→ **EXERCISE**
Give back a single number, the count of lines containing the word "scene".

◇ ◇ ◇ ◇ ◇

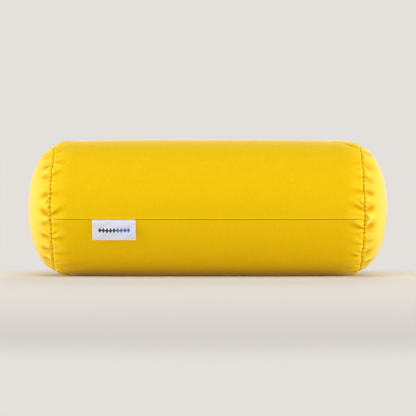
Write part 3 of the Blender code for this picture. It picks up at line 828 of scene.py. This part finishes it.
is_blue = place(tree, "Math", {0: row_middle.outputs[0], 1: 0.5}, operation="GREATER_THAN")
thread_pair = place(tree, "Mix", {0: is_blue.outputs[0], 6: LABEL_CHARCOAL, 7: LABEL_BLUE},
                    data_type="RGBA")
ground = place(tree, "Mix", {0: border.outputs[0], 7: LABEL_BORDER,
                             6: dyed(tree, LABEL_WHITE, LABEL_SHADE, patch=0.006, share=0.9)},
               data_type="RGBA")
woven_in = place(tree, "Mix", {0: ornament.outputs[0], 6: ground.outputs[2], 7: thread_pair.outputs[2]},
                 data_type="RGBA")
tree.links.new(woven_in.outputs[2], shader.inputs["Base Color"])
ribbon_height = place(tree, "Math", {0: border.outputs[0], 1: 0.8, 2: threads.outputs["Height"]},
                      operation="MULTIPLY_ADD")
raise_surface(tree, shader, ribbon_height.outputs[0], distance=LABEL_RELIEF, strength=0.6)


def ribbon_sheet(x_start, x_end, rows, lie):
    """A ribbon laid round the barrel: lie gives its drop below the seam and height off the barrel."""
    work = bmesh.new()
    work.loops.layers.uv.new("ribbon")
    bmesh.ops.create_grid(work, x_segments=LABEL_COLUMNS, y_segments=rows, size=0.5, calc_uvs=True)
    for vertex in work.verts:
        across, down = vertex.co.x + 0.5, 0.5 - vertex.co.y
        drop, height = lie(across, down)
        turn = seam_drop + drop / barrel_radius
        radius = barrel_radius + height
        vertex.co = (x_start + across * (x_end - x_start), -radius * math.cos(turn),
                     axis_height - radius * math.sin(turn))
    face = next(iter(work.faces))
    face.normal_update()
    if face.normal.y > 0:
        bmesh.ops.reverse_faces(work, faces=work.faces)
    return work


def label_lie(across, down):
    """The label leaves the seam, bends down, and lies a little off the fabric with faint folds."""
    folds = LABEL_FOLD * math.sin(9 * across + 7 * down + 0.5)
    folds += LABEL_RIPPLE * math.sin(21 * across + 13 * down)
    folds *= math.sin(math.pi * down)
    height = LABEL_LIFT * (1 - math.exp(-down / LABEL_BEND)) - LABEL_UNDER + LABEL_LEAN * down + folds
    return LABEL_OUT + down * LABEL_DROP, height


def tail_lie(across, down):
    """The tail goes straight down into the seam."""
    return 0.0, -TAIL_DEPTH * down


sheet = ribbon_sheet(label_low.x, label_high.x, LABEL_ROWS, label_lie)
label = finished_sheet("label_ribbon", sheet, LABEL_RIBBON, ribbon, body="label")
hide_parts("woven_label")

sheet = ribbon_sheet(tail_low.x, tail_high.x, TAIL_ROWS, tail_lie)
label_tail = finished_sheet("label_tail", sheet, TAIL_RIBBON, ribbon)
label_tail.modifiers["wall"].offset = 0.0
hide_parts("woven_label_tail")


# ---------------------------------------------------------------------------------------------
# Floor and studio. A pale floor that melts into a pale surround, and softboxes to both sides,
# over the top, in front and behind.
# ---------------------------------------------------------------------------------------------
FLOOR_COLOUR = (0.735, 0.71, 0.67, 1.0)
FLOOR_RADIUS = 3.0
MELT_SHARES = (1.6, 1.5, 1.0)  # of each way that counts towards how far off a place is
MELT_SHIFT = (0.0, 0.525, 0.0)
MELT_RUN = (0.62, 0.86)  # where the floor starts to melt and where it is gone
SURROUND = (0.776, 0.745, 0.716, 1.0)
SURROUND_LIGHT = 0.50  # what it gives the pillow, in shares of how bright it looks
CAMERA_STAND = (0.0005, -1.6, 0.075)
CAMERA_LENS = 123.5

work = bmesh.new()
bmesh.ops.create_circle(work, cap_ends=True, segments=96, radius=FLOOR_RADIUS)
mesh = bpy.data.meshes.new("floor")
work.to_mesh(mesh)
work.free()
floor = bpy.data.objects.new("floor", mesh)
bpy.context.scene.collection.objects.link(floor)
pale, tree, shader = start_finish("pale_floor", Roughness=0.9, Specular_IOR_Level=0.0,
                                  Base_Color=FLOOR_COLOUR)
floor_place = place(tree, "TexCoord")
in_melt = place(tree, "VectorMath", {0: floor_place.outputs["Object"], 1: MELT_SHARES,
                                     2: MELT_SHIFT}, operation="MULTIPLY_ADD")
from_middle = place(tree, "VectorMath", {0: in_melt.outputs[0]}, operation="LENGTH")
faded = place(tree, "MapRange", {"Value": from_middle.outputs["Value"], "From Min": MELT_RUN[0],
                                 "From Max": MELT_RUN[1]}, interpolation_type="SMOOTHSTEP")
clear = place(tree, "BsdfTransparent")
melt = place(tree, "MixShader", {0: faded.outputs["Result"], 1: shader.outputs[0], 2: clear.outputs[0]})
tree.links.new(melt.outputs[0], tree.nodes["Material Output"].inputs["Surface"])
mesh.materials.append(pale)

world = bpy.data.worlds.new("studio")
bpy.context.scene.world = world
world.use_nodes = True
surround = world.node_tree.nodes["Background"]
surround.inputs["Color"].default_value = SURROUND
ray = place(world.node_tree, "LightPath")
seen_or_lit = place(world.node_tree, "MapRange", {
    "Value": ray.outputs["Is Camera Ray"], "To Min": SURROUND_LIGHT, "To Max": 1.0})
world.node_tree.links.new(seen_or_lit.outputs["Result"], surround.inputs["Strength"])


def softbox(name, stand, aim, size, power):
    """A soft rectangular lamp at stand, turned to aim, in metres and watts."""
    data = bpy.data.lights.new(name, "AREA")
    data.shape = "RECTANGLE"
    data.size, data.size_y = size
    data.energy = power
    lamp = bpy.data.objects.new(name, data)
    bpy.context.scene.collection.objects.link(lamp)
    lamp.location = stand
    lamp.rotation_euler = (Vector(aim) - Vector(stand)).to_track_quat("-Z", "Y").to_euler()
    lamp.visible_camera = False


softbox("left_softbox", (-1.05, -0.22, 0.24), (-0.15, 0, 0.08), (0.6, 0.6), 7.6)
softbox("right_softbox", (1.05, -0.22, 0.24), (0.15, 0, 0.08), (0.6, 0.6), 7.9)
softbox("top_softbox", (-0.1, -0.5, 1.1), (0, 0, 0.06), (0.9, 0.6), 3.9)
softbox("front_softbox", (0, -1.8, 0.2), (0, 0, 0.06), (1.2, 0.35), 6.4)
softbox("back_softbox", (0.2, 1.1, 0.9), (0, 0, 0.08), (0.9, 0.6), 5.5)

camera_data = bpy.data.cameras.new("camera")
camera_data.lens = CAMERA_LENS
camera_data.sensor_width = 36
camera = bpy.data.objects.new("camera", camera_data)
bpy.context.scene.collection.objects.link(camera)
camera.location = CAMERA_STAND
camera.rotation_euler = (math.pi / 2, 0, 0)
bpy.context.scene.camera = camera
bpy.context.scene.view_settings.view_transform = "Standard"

◇ ◇ ◇ ◇ ◇

→ **TASK ANSWER**
7